Republican presidential candidate Newt Gingrich came out swinging Saturday against the nation's legal system, pledging if elected to defy Supreme Court rulings with which he disagrees and declaring that a 200-year-old principle of American government, judicial review to ensure that the political branches obey the Constitution, had been "grossly overstated."

Courts "are forcing us into a constitutional crisis because of their arrogant overreach," Mr. Gingrich told reporters in a Saturday conference call. He repeatedly blasted federal judges for imposing "elitist opinion" on the rest of the country.
...
...Mr. Gingrich said Saturday he proposes "a floating, three-way constitutional system" in which any two of the three branches of federal power—the executive, legislative and judicial—could effectively overrule the other.


I can always hope one of the parties will put the good of the Republic ahead of political bureaucratic jockeying, and field a candidate with a lower profile who-- ... Heh. Sorry: failed experiment. Wanted to see if I could type that out with a straight face.

[* - A person's position on gun control is an excellent quick indicator of how he sees the relationship between government and the individual, and it's an issue that affects my life more directly and regularly than most other specific issues, but it's not the deciding factor.

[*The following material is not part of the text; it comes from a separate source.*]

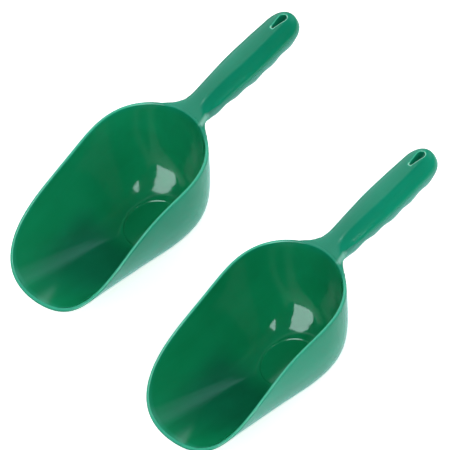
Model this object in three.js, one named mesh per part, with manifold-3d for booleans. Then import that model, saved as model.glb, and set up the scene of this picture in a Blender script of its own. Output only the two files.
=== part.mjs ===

Give me a candidate whose mental gymnastics allow him to both wish he could ban guns and understand the crucial importance of appointing justices who will strictly enforce the Constitution as written, and I'll vote for him.]

1 comment:

  1. Well, arguably the Supreme Court arrogated themselves the rule of Constitutional arbiter in Marbury vs Madison.
    Not that I will carry water for Newt, given that the original Contract with America said that it was "right" for honorable politicians to abandon their constituents on a timetable (or for them to break a solemn political promise) without consideration for political circumstances. The GOP lost most of a generation of politicians from the freshmen of '94k one of the primary reasons we're stuck with the dinosaurs as serious candidates.